Quote the records below word for word, please, from the very first line through the one that contains "import Module from 'manifold-3d';", and nothing beyond it.

- - -

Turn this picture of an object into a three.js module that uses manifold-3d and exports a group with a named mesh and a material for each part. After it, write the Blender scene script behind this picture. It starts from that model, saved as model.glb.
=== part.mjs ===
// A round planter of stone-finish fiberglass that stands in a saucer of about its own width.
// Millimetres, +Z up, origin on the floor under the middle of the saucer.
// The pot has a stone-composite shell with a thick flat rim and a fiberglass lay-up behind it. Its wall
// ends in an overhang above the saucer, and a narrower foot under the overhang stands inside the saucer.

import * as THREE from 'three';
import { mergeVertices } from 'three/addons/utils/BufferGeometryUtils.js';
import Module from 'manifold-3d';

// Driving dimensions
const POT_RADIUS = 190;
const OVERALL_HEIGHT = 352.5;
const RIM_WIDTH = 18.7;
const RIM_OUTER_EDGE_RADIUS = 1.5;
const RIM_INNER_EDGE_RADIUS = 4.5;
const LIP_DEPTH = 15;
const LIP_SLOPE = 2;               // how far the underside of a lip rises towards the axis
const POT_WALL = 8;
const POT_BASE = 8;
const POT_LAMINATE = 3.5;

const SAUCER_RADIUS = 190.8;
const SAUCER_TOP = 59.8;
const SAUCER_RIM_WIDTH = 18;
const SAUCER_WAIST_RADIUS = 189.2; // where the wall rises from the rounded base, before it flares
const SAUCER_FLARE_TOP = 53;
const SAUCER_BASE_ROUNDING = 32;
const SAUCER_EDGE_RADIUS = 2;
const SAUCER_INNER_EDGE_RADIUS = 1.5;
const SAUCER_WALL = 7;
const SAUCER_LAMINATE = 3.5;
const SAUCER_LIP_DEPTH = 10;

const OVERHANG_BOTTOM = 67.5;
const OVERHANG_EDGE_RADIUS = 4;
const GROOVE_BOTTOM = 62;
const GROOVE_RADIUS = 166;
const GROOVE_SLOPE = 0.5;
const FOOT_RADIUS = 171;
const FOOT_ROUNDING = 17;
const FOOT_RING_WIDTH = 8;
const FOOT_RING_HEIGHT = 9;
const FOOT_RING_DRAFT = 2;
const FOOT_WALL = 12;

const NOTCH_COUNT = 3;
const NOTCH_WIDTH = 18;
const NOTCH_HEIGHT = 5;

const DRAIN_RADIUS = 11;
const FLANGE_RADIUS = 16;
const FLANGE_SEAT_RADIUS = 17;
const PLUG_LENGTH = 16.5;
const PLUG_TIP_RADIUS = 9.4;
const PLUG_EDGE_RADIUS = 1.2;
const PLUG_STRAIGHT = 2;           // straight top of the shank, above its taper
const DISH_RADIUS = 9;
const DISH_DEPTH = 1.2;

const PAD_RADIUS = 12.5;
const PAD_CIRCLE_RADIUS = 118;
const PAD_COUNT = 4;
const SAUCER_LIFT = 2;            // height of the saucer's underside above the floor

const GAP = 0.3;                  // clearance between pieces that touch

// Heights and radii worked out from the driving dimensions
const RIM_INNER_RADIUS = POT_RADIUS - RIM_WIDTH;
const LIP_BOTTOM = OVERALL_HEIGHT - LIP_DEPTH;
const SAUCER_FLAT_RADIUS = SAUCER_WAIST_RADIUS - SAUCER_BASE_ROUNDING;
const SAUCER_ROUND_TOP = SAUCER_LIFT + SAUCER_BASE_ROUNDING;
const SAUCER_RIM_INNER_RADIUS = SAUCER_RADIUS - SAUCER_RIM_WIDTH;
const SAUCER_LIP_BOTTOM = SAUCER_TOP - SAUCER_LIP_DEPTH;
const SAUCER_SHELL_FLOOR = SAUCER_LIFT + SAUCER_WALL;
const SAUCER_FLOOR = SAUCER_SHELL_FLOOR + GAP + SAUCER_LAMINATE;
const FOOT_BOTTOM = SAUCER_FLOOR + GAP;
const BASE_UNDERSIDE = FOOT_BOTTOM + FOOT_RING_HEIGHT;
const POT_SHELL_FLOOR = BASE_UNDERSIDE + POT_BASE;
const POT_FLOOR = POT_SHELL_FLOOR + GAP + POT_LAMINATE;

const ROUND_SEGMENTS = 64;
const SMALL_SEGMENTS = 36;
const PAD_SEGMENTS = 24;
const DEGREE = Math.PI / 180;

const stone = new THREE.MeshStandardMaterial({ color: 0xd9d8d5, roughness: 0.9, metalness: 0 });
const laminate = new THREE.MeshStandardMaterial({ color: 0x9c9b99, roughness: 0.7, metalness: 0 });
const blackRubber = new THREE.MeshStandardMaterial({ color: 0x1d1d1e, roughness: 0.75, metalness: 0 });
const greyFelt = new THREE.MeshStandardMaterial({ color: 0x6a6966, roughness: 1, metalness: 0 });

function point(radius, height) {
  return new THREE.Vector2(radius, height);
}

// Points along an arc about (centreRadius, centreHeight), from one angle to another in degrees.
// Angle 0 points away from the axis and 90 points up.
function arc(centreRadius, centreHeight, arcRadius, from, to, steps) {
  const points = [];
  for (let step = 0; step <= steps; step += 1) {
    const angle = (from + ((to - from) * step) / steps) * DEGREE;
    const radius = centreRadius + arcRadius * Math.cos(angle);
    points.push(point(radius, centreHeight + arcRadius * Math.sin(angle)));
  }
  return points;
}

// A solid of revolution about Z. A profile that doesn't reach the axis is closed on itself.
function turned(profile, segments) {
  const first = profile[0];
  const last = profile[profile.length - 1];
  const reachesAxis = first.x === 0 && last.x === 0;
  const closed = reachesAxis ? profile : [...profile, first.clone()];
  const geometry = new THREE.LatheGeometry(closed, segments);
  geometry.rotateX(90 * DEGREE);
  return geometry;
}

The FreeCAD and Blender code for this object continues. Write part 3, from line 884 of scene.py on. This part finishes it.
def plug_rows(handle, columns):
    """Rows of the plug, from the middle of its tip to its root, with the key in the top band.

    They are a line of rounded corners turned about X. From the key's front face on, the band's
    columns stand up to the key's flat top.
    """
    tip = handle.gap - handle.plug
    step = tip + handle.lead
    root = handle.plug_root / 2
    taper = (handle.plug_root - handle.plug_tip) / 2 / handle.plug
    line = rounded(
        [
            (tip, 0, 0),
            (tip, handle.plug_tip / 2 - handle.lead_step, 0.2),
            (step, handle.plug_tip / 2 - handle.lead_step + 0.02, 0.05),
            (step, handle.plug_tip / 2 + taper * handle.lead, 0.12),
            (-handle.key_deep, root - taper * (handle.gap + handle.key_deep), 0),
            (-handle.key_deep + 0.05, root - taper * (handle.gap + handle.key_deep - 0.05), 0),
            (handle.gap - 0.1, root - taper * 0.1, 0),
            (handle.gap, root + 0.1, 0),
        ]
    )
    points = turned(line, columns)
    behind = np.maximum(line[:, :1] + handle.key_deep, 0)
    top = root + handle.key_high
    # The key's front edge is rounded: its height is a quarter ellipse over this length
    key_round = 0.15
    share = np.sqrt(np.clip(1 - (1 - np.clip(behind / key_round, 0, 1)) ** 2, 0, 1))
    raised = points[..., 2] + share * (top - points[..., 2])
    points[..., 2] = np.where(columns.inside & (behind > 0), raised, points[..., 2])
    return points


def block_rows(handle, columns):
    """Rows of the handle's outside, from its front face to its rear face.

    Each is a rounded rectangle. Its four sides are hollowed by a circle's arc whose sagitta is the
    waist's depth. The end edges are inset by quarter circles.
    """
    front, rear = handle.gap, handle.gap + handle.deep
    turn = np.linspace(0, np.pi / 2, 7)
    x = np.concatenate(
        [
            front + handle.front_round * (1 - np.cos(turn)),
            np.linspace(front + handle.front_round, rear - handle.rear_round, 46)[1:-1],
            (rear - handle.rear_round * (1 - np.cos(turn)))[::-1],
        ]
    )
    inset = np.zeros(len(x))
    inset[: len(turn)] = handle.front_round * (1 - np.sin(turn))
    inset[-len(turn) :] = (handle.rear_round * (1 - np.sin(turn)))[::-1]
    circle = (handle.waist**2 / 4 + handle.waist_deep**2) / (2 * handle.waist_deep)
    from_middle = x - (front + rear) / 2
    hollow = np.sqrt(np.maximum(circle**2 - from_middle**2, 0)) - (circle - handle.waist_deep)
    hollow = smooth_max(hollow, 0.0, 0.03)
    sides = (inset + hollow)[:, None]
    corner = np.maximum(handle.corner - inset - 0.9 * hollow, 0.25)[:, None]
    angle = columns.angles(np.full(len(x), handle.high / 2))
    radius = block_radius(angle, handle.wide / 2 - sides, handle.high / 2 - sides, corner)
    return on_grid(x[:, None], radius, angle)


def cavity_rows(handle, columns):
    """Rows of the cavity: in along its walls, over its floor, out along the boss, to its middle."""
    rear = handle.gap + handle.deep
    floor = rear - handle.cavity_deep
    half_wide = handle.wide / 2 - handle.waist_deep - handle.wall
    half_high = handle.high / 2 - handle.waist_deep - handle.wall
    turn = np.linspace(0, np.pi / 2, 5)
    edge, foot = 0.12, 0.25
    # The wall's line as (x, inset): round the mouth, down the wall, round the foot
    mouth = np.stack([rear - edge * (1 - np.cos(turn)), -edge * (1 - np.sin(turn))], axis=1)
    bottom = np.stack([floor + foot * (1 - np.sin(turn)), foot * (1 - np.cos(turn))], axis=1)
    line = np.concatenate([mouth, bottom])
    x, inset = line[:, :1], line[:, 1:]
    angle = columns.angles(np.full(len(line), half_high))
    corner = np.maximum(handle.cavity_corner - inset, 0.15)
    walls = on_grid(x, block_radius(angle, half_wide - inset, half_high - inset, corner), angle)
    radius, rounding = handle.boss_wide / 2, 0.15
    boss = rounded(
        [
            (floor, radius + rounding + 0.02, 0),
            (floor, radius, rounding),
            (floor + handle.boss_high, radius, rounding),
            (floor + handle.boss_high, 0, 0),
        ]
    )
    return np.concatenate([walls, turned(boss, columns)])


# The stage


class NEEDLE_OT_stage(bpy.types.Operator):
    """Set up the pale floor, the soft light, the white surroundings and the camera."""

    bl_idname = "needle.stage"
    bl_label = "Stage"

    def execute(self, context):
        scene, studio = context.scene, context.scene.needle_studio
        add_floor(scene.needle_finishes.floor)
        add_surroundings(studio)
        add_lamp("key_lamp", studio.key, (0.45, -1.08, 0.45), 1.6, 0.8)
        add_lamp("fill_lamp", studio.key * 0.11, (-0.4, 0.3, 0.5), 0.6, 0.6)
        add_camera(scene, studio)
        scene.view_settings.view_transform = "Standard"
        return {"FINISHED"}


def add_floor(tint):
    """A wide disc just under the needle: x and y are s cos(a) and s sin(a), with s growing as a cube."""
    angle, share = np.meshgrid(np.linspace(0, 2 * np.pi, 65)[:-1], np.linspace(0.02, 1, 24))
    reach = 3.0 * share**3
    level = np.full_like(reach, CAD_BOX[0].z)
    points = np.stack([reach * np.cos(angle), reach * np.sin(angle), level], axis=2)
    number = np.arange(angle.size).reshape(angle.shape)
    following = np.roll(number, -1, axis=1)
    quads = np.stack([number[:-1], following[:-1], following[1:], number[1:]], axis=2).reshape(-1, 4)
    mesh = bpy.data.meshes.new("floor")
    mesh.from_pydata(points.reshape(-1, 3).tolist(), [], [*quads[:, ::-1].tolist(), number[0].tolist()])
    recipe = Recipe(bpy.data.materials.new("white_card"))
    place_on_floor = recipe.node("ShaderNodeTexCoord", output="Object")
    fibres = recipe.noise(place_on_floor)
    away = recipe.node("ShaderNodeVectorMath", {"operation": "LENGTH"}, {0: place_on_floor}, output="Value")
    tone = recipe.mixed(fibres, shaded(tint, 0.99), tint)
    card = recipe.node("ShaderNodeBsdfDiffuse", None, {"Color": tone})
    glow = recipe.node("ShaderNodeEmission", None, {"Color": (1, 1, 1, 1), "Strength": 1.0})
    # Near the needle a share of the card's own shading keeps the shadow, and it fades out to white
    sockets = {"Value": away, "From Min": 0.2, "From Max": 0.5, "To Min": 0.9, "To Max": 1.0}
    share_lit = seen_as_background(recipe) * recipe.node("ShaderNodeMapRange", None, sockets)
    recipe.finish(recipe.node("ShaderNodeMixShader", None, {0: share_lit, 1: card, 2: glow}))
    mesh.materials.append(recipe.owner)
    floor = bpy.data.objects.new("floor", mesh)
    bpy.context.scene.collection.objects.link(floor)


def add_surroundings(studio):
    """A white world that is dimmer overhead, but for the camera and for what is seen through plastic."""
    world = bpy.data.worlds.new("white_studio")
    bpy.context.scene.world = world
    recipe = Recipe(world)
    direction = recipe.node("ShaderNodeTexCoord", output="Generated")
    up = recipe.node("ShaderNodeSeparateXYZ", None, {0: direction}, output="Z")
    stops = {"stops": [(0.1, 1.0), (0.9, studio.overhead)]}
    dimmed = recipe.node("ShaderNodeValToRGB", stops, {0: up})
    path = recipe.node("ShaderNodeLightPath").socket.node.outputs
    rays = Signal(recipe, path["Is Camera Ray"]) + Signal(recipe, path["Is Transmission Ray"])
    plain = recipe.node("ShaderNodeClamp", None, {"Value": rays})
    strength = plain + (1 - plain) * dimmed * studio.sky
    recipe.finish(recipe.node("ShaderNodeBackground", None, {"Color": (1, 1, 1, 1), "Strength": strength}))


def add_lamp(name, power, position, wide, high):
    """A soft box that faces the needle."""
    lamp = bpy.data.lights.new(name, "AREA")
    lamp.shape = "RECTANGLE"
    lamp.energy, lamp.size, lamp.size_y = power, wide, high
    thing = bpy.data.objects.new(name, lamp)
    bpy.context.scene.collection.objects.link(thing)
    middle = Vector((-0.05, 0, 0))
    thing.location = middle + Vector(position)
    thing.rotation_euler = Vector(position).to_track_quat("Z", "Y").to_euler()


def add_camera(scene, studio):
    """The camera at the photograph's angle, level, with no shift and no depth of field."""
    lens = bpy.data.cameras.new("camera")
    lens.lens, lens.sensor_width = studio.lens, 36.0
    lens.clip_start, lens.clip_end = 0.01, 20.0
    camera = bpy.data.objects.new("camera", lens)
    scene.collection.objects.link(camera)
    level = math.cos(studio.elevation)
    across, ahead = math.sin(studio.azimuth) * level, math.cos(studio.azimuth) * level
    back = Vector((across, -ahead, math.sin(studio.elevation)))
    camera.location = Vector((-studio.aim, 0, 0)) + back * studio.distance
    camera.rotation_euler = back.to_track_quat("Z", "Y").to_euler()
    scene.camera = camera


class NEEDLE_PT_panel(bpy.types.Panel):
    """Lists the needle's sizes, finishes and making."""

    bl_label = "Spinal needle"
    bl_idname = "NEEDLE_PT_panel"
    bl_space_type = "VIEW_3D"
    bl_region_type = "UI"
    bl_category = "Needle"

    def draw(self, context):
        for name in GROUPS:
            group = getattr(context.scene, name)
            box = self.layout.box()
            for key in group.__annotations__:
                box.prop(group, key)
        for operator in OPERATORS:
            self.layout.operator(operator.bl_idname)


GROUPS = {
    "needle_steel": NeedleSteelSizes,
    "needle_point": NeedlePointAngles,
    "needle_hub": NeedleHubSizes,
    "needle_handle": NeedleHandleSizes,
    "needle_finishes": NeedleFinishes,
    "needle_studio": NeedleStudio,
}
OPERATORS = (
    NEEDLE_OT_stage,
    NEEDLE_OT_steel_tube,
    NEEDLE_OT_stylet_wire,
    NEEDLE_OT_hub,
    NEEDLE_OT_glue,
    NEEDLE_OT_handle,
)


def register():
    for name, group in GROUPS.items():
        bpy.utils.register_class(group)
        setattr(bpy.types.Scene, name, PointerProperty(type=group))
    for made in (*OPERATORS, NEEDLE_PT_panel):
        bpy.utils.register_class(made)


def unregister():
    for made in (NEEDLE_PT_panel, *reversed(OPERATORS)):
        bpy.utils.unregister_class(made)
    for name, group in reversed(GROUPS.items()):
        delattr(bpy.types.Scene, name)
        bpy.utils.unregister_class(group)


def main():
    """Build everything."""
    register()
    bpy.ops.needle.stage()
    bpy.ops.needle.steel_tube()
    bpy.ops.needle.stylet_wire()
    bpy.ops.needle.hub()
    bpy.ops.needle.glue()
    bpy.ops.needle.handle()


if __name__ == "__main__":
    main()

- - -

> [Written answer]:
Turn this picture of an object into a three.js module that uses manifold-3d and exports a group with a named mesh and a material for each part. After it, write the Blender scene script behind this picture. It starts from that model, saved as model.glb.
=== part.mjs ===
// A round planter of stone-finish fiberglass that stands in a saucer of about its own width.
// Millimetres, +Z up, origin on the floor under the middle of the saucer.
// The pot has a stone-composite shell with a thick flat rim and a fiberglass lay-up behind it. Its wall
// ends in an overhang above the saucer, and a narrower foot under the overhang stands inside the saucer.

import * as THREE from 'three';
import { mergeVertices } from 'three/addons/utils/BufferGeometryUtils.js';
import Module from 'manifold-3d';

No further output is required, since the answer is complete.